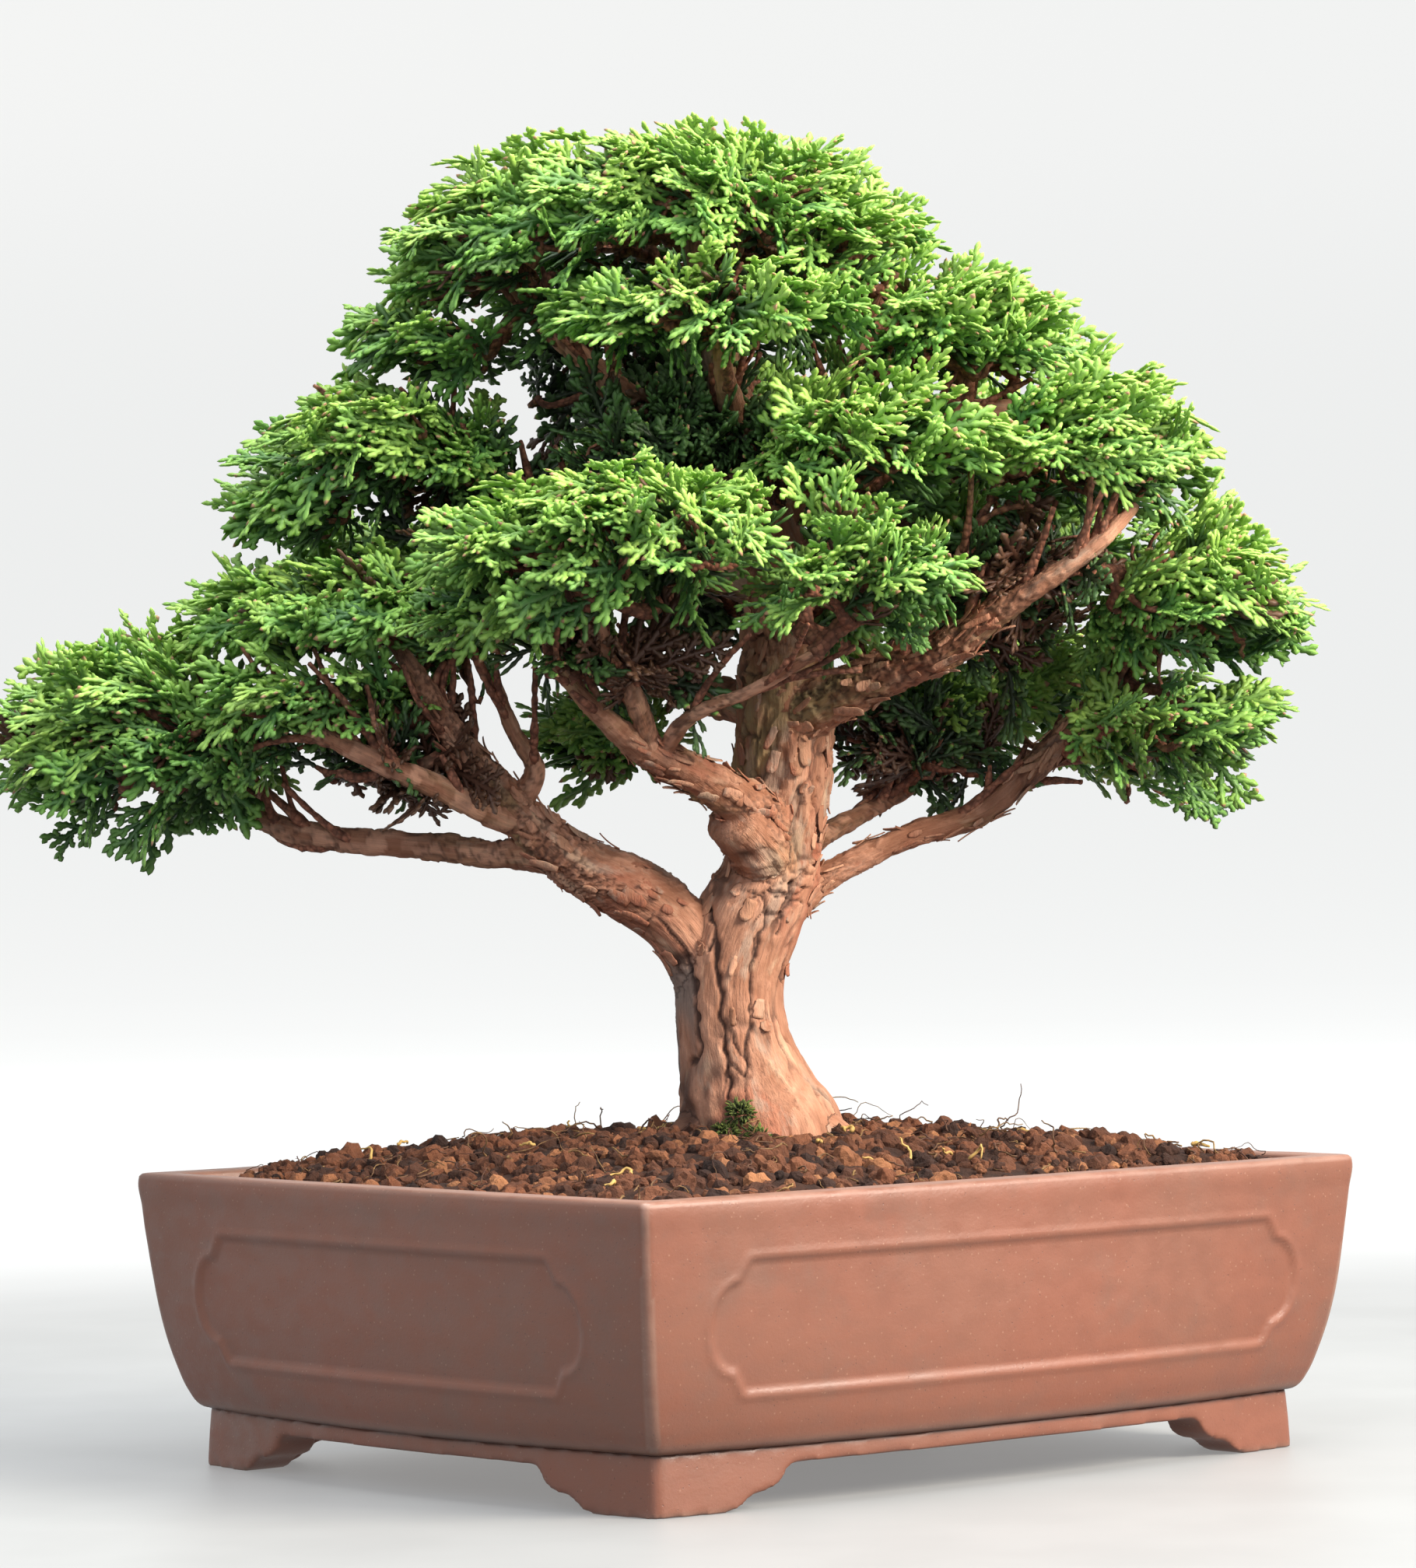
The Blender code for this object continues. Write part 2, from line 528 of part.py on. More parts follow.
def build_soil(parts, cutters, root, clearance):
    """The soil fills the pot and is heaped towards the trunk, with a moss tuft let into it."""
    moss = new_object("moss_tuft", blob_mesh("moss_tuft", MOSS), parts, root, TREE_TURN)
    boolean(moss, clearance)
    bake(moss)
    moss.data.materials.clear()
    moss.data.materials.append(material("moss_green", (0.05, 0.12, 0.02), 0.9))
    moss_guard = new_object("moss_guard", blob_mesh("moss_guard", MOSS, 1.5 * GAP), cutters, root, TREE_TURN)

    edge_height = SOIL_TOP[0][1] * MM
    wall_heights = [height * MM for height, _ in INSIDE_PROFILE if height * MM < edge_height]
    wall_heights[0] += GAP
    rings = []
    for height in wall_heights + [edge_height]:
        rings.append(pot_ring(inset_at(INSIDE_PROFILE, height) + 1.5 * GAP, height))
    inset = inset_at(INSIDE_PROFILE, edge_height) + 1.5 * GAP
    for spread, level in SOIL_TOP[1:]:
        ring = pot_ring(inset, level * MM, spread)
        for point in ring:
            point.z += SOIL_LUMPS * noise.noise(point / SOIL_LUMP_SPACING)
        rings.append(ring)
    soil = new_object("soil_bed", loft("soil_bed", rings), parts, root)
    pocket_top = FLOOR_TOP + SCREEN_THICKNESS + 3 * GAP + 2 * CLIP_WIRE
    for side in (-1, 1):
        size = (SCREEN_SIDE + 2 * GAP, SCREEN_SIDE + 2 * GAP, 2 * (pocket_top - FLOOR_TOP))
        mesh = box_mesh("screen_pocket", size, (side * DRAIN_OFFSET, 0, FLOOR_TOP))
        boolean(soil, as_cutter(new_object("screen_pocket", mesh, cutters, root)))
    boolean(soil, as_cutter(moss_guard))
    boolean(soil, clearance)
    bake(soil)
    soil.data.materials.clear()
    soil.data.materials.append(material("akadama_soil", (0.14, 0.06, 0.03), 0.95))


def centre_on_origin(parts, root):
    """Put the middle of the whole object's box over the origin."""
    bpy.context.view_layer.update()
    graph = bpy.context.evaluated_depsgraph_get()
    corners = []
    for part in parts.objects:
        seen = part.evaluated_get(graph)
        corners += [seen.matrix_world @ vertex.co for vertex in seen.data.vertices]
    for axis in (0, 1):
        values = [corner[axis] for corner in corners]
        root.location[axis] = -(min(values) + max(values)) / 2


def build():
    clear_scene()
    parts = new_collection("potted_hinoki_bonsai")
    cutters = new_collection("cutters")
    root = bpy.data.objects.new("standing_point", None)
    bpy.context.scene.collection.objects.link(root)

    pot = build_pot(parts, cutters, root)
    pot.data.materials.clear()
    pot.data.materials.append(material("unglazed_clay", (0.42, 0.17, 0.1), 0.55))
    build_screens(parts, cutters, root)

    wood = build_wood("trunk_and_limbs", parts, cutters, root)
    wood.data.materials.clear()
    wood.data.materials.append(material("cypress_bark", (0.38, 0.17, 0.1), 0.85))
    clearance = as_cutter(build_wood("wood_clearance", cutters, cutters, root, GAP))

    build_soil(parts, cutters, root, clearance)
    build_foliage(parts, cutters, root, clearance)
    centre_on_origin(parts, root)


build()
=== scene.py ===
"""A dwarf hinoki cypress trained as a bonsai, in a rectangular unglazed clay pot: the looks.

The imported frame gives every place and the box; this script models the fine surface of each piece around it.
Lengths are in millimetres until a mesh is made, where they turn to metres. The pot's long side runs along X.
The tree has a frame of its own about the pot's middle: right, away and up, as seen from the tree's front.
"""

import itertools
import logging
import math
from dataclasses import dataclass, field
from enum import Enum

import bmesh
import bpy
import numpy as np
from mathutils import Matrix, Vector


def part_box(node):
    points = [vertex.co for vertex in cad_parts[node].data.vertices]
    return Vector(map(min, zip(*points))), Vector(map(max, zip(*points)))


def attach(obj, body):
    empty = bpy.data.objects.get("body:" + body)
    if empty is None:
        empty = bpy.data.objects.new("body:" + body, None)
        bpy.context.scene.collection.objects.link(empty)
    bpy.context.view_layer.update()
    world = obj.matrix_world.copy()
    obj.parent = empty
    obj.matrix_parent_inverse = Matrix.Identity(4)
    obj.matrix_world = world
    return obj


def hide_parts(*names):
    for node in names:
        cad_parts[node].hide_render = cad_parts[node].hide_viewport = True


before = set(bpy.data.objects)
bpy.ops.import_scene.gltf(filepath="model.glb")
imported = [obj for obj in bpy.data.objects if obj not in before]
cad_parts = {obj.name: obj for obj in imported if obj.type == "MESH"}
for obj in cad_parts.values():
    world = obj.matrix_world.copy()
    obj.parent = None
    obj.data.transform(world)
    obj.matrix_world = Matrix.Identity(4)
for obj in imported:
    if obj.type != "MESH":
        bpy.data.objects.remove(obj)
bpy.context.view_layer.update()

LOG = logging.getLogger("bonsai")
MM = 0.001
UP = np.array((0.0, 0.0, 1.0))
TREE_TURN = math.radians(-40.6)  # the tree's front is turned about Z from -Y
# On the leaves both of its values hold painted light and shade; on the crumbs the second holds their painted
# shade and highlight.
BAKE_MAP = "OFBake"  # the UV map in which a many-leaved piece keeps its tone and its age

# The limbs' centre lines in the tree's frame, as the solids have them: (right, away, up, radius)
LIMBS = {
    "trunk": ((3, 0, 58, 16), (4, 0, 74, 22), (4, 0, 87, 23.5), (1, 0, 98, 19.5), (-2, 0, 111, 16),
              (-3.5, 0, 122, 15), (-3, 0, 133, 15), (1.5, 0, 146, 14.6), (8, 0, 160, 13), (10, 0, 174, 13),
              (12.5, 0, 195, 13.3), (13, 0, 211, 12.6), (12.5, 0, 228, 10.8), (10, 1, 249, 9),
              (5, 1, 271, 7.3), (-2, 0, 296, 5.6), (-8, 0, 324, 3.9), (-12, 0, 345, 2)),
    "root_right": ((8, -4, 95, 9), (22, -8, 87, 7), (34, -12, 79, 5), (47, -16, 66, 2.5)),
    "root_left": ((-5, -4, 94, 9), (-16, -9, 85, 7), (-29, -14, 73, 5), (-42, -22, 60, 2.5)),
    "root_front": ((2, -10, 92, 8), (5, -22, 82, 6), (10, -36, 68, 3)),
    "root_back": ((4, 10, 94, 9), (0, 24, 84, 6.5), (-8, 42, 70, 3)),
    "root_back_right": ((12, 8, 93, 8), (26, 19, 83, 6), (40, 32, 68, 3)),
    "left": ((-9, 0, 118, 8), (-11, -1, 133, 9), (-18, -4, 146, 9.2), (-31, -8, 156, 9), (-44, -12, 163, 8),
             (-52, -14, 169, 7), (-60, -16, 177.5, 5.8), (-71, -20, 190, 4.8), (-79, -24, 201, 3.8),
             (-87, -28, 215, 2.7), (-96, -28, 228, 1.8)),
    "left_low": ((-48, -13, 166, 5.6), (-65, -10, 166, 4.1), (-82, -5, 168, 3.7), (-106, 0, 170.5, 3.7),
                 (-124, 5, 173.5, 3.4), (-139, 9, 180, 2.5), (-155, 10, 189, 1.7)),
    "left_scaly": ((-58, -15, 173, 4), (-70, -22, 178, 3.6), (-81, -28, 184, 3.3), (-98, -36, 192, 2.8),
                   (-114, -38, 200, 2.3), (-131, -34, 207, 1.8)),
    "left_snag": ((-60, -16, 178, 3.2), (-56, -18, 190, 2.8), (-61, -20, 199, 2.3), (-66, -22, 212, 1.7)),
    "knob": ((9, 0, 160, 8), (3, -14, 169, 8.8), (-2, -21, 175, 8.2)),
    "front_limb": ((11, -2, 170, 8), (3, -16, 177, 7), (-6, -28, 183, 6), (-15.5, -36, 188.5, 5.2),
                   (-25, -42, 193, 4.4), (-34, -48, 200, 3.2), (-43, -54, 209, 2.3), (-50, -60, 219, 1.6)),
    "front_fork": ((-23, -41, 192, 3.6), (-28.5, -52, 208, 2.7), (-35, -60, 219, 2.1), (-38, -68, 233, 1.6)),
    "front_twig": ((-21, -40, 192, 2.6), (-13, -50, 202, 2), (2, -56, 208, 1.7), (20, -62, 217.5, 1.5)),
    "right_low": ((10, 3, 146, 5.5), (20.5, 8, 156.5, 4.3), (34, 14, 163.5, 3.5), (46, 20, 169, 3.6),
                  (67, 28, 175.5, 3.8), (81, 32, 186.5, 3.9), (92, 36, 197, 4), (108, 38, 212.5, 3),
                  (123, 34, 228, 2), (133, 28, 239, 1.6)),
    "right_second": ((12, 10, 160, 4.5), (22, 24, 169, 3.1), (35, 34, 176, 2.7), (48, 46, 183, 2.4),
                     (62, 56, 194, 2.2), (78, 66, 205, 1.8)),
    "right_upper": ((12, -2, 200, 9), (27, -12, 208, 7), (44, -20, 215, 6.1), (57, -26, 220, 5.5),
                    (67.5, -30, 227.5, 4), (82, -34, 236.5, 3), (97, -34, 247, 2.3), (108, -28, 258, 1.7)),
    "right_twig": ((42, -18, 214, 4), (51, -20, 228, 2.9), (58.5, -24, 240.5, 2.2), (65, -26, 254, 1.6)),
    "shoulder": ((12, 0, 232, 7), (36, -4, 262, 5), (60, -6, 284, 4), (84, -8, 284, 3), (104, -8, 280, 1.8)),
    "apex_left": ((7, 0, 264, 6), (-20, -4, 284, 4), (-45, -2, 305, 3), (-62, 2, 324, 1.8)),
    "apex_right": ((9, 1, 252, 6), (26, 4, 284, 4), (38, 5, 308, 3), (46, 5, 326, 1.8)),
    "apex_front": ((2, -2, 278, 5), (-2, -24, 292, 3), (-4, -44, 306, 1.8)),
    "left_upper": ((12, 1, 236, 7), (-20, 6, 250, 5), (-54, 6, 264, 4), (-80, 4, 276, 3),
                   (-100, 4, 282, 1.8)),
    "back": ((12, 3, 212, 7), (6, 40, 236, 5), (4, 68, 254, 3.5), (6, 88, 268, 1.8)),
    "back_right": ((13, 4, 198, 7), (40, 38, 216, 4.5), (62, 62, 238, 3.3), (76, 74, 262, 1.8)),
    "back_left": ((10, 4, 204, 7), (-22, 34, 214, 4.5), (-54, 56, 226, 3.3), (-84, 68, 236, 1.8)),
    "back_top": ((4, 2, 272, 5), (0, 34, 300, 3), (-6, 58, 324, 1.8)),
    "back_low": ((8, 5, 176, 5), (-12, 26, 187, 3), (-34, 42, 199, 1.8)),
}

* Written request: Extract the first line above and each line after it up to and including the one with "cutters, root, TREE_TURN)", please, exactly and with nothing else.

* Written response:
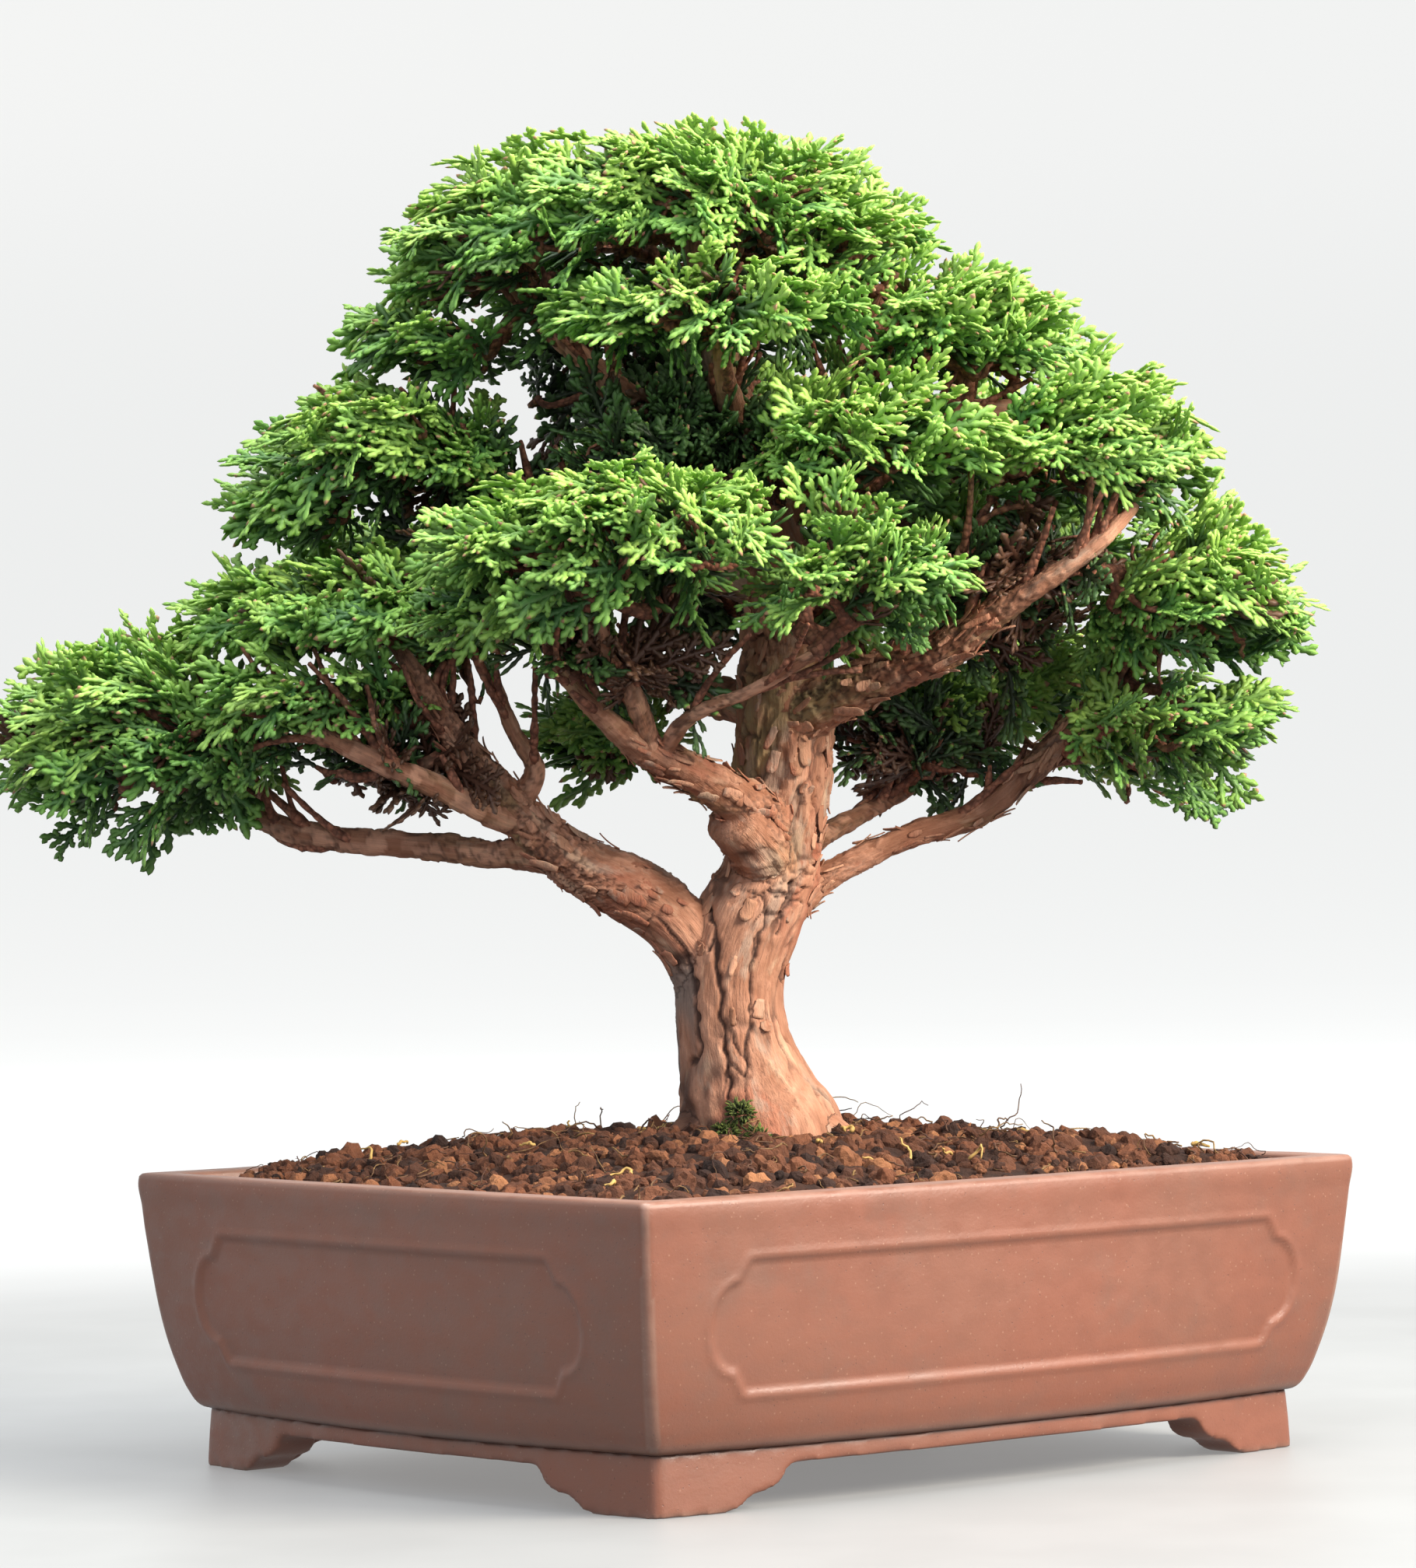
The Blender code for this object continues. Write part 2, from line 528 of part.py on. More parts follow.
def build_soil(parts, cutters, root, clearance):
    """The soil fills the pot and is heaped towards the trunk, with a moss tuft let into it."""
    moss = new_object("moss_tuft", blob_mesh("moss_tuft", MOSS), parts, root, TREE_TURN)
    boolean(moss, clearance)
    bake(moss)
    moss.data.materials.clear()
    moss.data.materials.append(material("moss_green", (0.05, 0.12, 0.02), 0.9))
    moss_guard = new_object("moss_guard", blob_mesh("moss_guard", MOSS, 1.5 * GAP), cutters, root, TREE_TURN)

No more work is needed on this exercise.